La situation chaotique du Real Oviedo a suscité chez certains élus asturiens une idée absurde : la fusion des deux clubs rivaux. Cette éventualité avait fait l’objet d’une nouvelle de Melchor Fernández Diaz intitulée « La Fusionada ». C’était en 1971. Près de 40 ans plus tard, l’éventualité a été sérieusement étudiée, principalement par récupération électoralistes. Dans un article publié en 2010 dans Cihefe, José Manuel Rodríguez Pardo est revenu sur ce projet aberrant : « les responsables politiques régionaux, imbus de mégalomanie et d’autonomisme, ont projeté il y a quelques années, justement quand le Real Oviedo souffrait du traumatisme d’être descendu en Tercera, la fusion des deux clubs et la formation d’une équipe des Asturies ».
Un non-sens absolu car, outre les aspects purement organisationnels (choix du stade, pertes économiques de l’hôtellerie-restauration, choix des dirigeants), Oviedo et Gijón sont antagonistes historiquement. « Siège de la monarchie hispanique pendant un siècle, lieu emblématique pour ses reliques pour les pèlerins du chemin de Compostelle et capitale de la Principauté des Asturies en souvenir de son rôle comme quartier général royal, Oviedo a toujours été un lieu où se rencontraient les institutions du gouvernement provincial, avec le prestige qui allait avec », écrit Juan Manuel Rodríguez Pardo.

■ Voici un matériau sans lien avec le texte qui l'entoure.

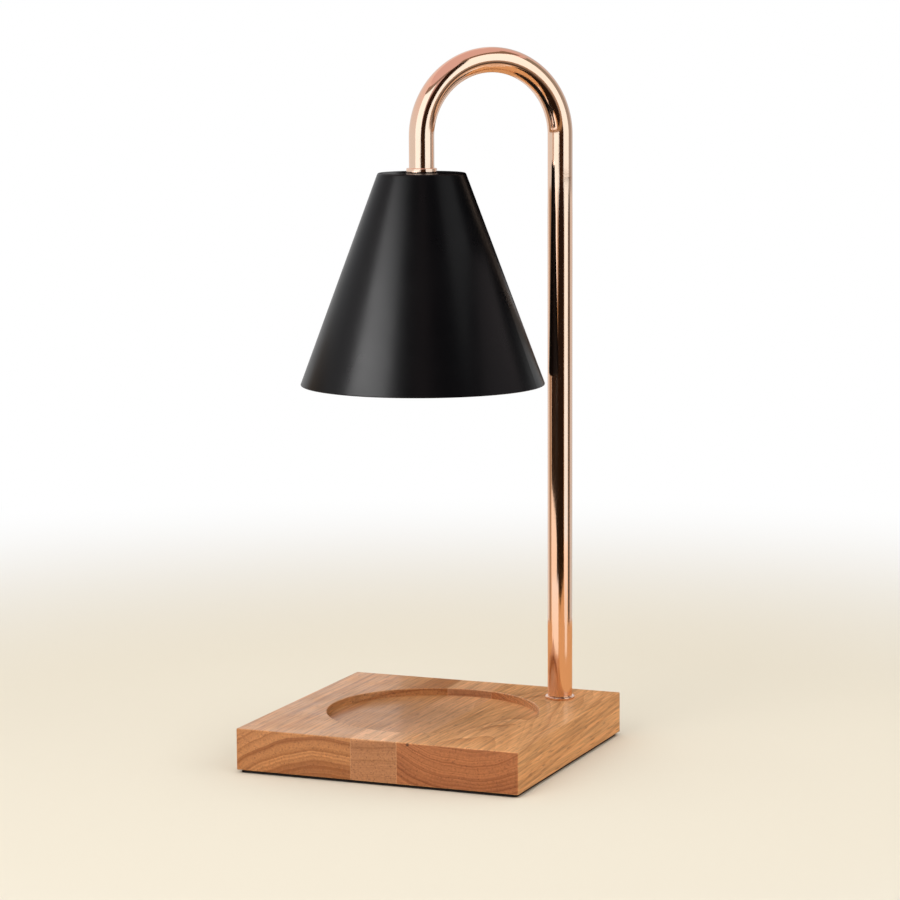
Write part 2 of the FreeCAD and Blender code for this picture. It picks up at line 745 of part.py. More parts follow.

Ville crée à l’époque romaine, Gijón est une ville marquée par la révolution industrielle, avec les mines et le charbon. Il n’est jamais inutile de rappeler que le grand Quini a débuté sur un terrain recouvert d’une pellicule noire de minerai et que le père du Guaje David Villa descendait au fond. Mais les temps ont changé : « après la reconversion industrielle et la tentative manquée de conversion en ville touristique, on peut dire, à l’instar de nombreux journalistes locaux qui l’ont récemment insinué, que Gijón est aujourd’hui grâce au Sporting ». Cette opposition régionale rythme la vie locale et l’afición est parmi la plus fidèle d’Espagne : 12.679 abonnés en Tercera, 16.326 en Segunda B, 20.796 en Segunda. Le match opposant le Real Oviedo à l’Oviedo ACF (qui devait servir de base pour la refondation du Real Oviedo en cas de dissolution) a accueilli 16 573 spectateurs, un record pour un match de Tercera. Et même quand il n’y a pas de « vrai » derbi, quand la B du Sporting affronte le Real Oviedo, c’est le Molinón qui est réquisitionné pour accueillir tous les spectateurs, comme cela a été le cas en 2009 en Segunda B.
Depuis 5 saisons, Oviedo s’est stabilisé en Segunda. Si les 4 premières se sont achevées relativement proches de la zone de play-offs (9e, 8e, 7e, 8e), l’exercice tronqué 2019-2020 a été angoissant, avec une 15e place finale, à 2 points du Deportivo de La Coruña. Le Sporting n’a pas eu de quoi pavoiser non plus avec une 13e place, à une unité de son rival. Pour autant, le derbi asturiano est toujours un grand moment de la saison et le fait que ce 109e duel ait les honneurs du match du dimanche à 21h pendant la trêve internationale lui offre une visibilité accrue. Auteur d’un début de saison parfait avec 4 victoires en 4 matches, 5 buts inscrits et aucun encaissé, le Sporting est dans la peau du favori. Avec seulement 3 points au compteur, le Real Oviedo est déjà dans le dur, avec 3 matches nuls et une défaite.
Forcément, la pression est sur les Carbayones. Mauvaise nouvelle pour Cuco Ziganda, l’ancien coach de l’Athletic, 5 cadres seront absents au Carlos-Tartiere : Arribas et Nieto sont suspendus, Javi Mier et Rodri Ríos sont blessés et Arbujania est convoqué avec la Géorgie. Pour Simone Grippo, les résultats passés n’entrent pas en ligne de compte quand il s’agit de recevoir ce match toujours spécial : « les derbis ont leurs propres lois. Il faut aborder la rencontre comme nous le faisons jusqu’à présent, mais en prenant les 3 points ». La précision est d’importance. Si Oviedo est à la traîne d’un point de vue comptable, l’image proposée est encourageante, même s’il faut le convertir au tableau d’affichage.
En revanche, tout sourit aux Sportinguistas, et plus particulièrement pour Uros Djurdjevic. Auteur de 4 des 5 buts de son club, le Serbe a un taux de conversion de 80% depuis le début de saison (5 tirs au total) et débute sa 3e saison dans les Asturies sur des bases très élevées, après avoir marqué 11 buts en championnat en 2018-2019 et 6 en 2019-2020. « Djuka » constituera la menace principale des Rojiblancos et de David Gallego qui débute sa première aventure de coach hors de l’Espanyol où il a tout connu, des juveniles A à l’équipe professionnelle à deux reprises, la dernière en 2019. Le Catalan a l’occasion de se mettre tout Gijón dans sa poche en gagnant dans l’antre du Real Oviedo. Ce serait une première depuis 2001.